The first couple of weeks of the Toronto Blue Jays’ spring training followed a familiar script. Players arrived, lockers were filled, mail was opened, greetings were exchanged, workouts began, pre-season games were played, much optimism was expressed.
It is like that every year, everywhere that Major League players gather for the longest and most leisurely prelude in professional sport. But there was also something different in Jaysland—subtle at first, though soon obvious enough that anyone hanging around began to pick up the subtext, as much from what wasn’t being said as what was.
The headlines over the winter were about the flashy additions to the roster—Josh Donaldson and Russell Martin—and about the lingering questions of who would play second base and who would become the closer. But the truth is, the subtractions might have been almost as significant.
Adam Lind, Brandon Morrow, Casey Janssen, Colby Rasmus, Anthony Gose and, to a lesser extent, Brett Lawrie. It’s no accident that those guys are gone, even though all of them have skill sets that might have come in handy.
Heading into the third season since the trade that reshaped the Jays’ roster and put Alex Anthopoulos and his manager, John Gibbons, on the clock, Anthopoulos came to an old-school conclusion.
It was clear, even before the announcement that this would be Paul Beeston’s final year as club president, that a watershed approached. Anything less than a trip to the post-season and the dominoes would start tumbling, with Gibbons the first one vulnerable. He could be the fall guy (and he knows it), thrown over the side at the first sign of trouble.

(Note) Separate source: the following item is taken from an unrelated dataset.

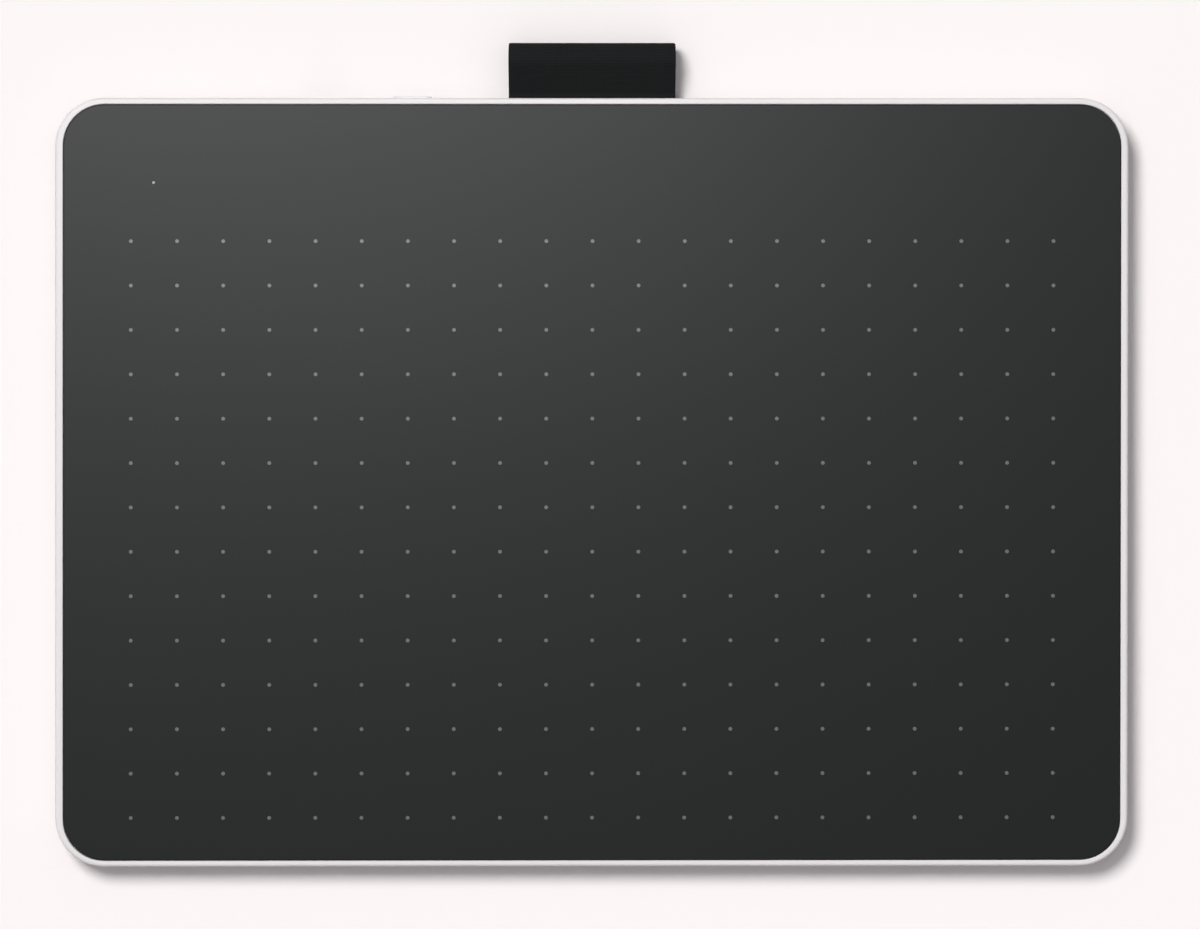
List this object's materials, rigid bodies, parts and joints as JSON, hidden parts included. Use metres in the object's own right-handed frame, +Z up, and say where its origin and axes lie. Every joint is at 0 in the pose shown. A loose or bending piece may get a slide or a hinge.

They can’t afford a repeat of last year’s bitter summer collapse. And while bad luck, injuries and being not quite good enough had something to do with it, Anthopoulos has obviously concluded it also had something to do with the kind of people wearing the uniform.
That goes against the grain for someone who is used to evaluating players based on their physical tools, on the hard truths discernible through their statistics, who has to believe that the best players make up the best team. Sometimes that’s true, and it’s also true that when things are going well, as they were for the Jays until June, the other stuff doesn’t much matter.
But when a team starts to go south, factors other than ability can make a tailspin worse. Malcontents. Clubhouse lawyers. Selfish players. Players who don’t really like coming to the ballpark. Players who have enough influence in the room to lead others astray. Players who won’t fight through even a minor hurt.
Jose Bautista—who will be the big dog on this team for as long he plays in Toronto—came the closest to actually saying that about those ex-Jays this spring. While making a point of volunteering that he’d miss Lawrie, and maintaining that he wasn’t going to knock anyone, that everyone was trying to do their job, he said this: “We might have guys in here now that are maybe an uptick or two more competitive than guys that have been here in the past.”
Which in athlete-ese, is pretty black and white.
If this is indeed Anthopoulos’s and Gibbons’s last stand, they’re going to make it with a group that should share their sense of urgency. It’s no coincidence, they believe, that both Donaldson and Martin have been part of playoff teams, Martin with all three of his prior big-league teams, the Dodgers, Yankees and Pirates. They’re both terrific players—both have been MVP candidates—but they’re also positive personalities known for their competitive drive. They were acquired to play third base and to catch, but also to help reset the tone.
Yep, intangibles—the stuff fans and sportswriters talk about when they don’t really have a clue what’s going on behind closed doors. Character. Leadership. Setting a good example. Fighting through adversity. Staying upbeat.
Smart, cynical analysts tossed that stuff aside long ago. Forget the clichés. Just give me the talent.
But in desperate times, after logic and calculation have failed to produce a winner, perhaps there’s no harm in looking for some old-fashioned heroes.